**Stated goal**: Every record that follows should be printed verbatim.
-- START Task input --
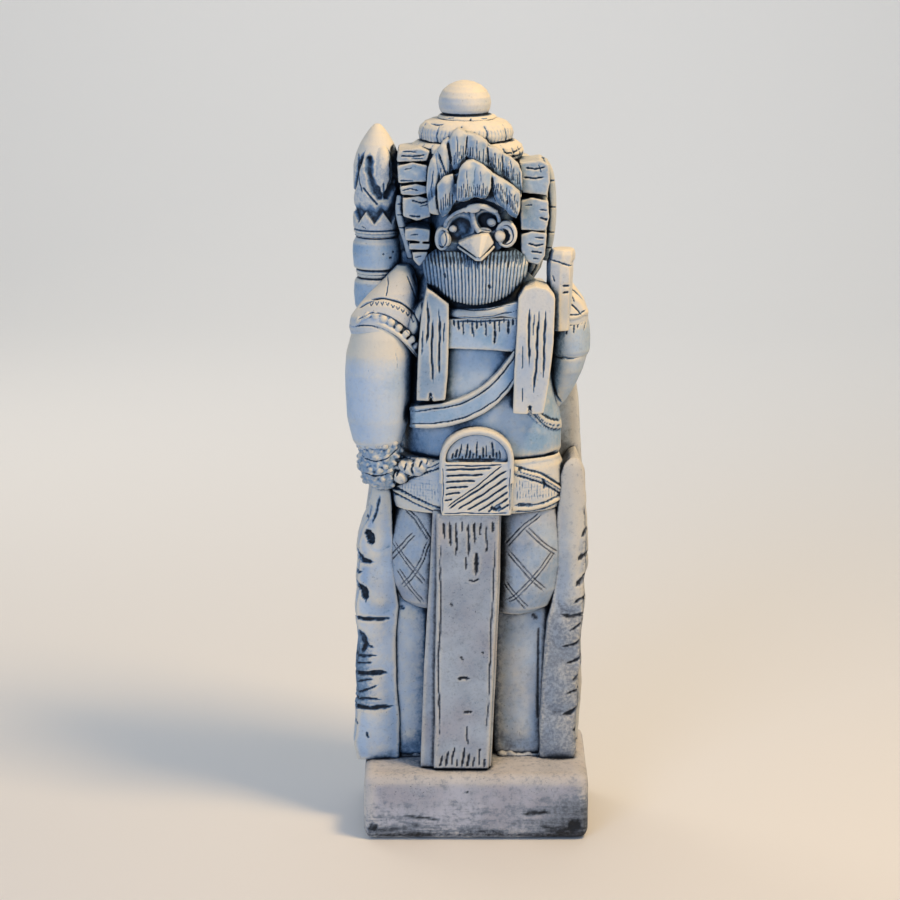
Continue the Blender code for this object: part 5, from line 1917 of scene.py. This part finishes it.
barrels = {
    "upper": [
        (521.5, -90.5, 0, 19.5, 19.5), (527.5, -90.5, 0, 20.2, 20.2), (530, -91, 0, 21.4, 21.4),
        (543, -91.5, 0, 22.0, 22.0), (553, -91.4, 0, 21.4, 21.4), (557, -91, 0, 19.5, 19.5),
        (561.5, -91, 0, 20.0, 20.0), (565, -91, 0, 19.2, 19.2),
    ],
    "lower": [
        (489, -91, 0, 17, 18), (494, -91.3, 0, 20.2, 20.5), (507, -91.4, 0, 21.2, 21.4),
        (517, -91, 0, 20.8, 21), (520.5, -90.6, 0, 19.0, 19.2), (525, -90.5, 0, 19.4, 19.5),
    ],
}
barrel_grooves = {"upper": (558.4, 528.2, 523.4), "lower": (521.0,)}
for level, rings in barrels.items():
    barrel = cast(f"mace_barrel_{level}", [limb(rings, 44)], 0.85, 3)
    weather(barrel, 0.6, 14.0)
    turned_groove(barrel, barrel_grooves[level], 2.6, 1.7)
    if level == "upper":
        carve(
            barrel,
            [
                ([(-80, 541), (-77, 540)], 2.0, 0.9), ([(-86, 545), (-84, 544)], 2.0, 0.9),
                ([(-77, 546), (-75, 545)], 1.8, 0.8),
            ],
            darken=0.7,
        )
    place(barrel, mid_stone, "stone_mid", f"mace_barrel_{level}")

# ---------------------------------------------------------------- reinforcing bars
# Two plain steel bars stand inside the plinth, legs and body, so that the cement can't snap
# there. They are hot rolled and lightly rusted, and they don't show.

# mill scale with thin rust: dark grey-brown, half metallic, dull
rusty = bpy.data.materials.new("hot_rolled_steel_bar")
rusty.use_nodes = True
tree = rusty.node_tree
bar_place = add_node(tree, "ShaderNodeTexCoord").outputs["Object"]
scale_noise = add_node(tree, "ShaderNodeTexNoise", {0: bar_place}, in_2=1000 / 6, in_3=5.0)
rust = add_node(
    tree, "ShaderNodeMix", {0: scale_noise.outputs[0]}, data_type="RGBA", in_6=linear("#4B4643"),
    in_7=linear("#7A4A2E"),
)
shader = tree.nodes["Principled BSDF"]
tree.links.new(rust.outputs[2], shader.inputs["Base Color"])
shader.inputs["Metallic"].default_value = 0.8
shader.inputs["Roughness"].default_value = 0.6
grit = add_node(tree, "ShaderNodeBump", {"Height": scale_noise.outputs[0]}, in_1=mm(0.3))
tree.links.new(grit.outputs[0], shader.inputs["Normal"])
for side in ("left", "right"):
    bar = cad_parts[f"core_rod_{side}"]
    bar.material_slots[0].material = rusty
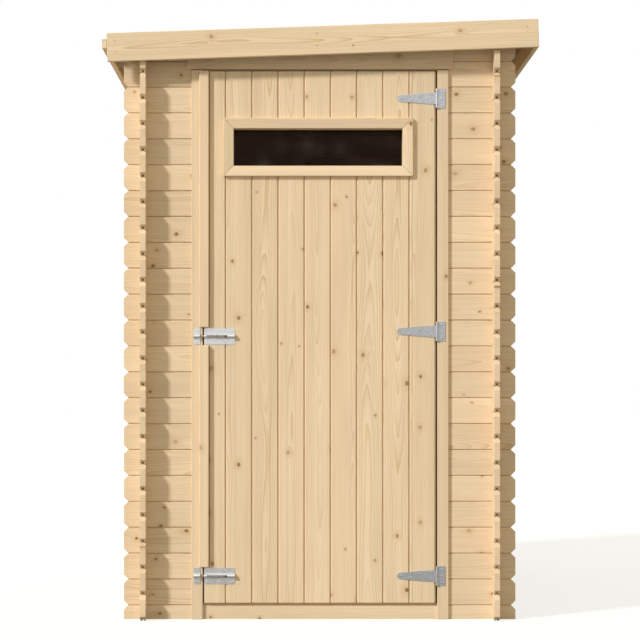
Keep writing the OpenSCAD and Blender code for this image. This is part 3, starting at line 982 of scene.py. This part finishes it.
-- END Task input --
**Result of the exercise**:
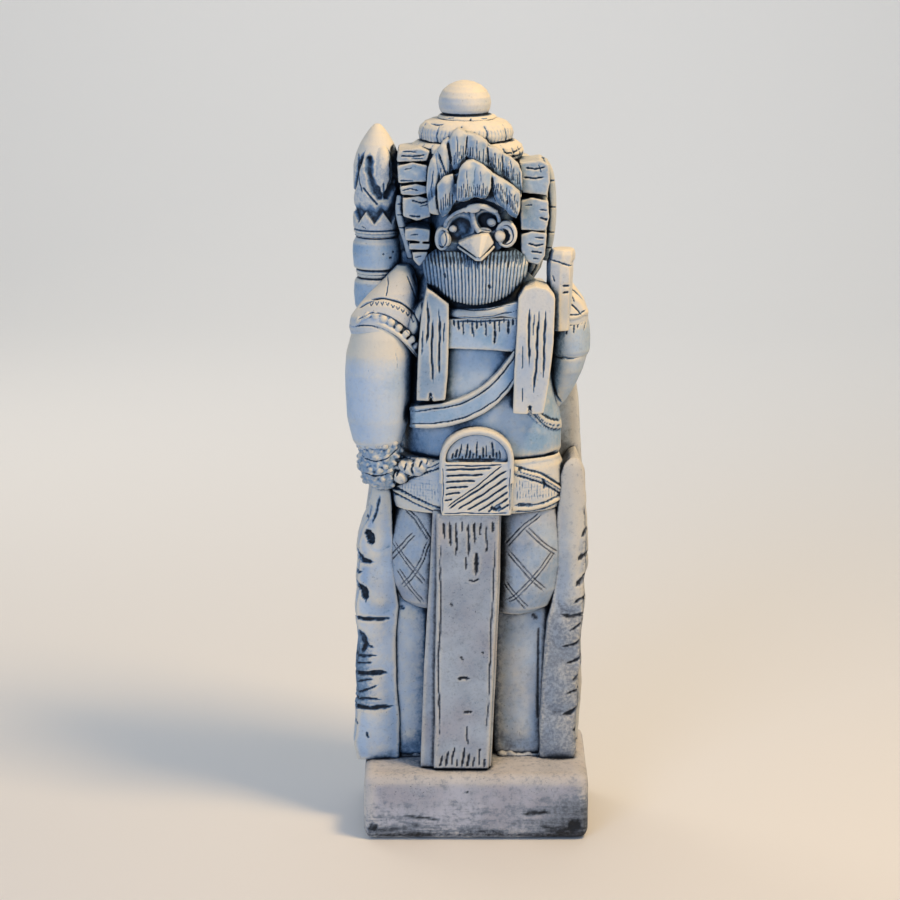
Continue the Blender code for this object: part 5, from line 1917 of scene.py. This part finishes it.
barrels = {
    "upper": [
        (521.5, -90.5, 0, 19.5, 19.5), (527.5, -90.5, 0, 20.2, 20.2), (530, -91, 0, 21.4, 21.4),
        (543, -91.5, 0, 22.0, 22.0), (553, -91.4, 0, 21.4, 21.4), (557, -91, 0, 19.5, 19.5),
        (561.5, -91, 0, 20.0, 20.0), (565, -91, 0, 19.2, 19.2),
    ],
    "lower": [
        (489, -91, 0, 17, 18), (494, -91.3, 0, 20.2, 20.5), (507, -91.4, 0, 21.2, 21.4),
        (517, -91, 0, 20.8, 21), (520.5, -90.6, 0, 19.0, 19.2), (525, -90.5, 0, 19.4, 19.5),
    ],
}
barrel_grooves = {"upper": (558.4, 528.2, 523.4), "lower": (521.0,)}
for level, rings in barrels.items():
    barrel = cast(f"mace_barrel_{level}", [limb(rings, 44)], 0.85, 3)
    weather(barrel, 0.6, 14.0)
    turned_groove(barrel, barrel_grooves[level], 2.6, 1.7)
    if level == "upper":
        carve(
            barrel,
            [
                ([(-80, 541), (-77, 540)], 2.0, 0.9), ([(-86, 545), (-84, 544)], 2.0, 0.9),
                ([(-77, 546), (-75, 545)], 1.8, 0.8),
            ],
            darken=0.7,
        )
    place(barrel, mid_stone, "stone_mid", f"mace_barrel_{level}")

# ---------------------------------------------------------------- reinforcing bars
# Two plain steel bars stand inside the plinth, legs and body, so that the cement can't snap
# there. They are hot rolled and lightly rusted, and they don't show.

# mill scale with thin rust: dark grey-brown, half metallic, dull
rusty = bpy.data.materials.new("hot_rolled_steel_bar")
rusty.use_nodes = True
tree = rusty.node_tree
bar_place = add_node(tree, "ShaderNodeTexCoord").outputs["Object"]
scale_noise = add_node(tree, "ShaderNodeTexNoise", {0: bar_place}, in_2=1000 / 6, in_3=5.0)
rust = add_node(
    tree, "ShaderNodeMix", {0: scale_noise.outputs[0]}, data_type="RGBA", in_6=linear("#4B4643"),
    in_7=linear("#7A4A2E"),
)
shader = tree.nodes["Principled BSDF"]
tree.links.new(rust.outputs[2], shader.inputs["Base Color"])
shader.inputs["Metallic"].default_value = 0.8
shader.inputs["Roughness"].default_value = 0.6
grit = add_node(tree, "ShaderNodeBump", {"Height": scale_noise.outputs[0]}, in_1=mm(0.3))
tree.links.new(grit.outputs[0], shader.inputs["Normal"])
for side in ("left", "right"):
    bar = cad_parts[f"core_rod_{side}"]
    bar.material_slots[0].material = rusty
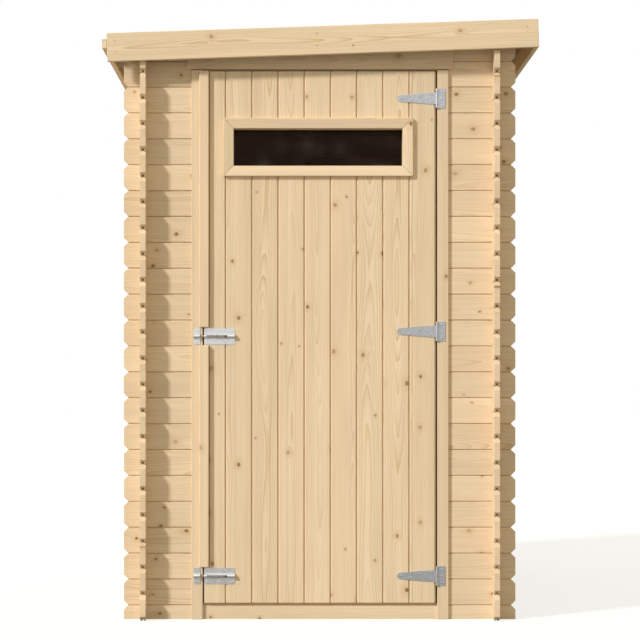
Keep writing the OpenSCAD and Blender code for this image. This is part 3, starting at line 982 of scene.py. This part finishes it.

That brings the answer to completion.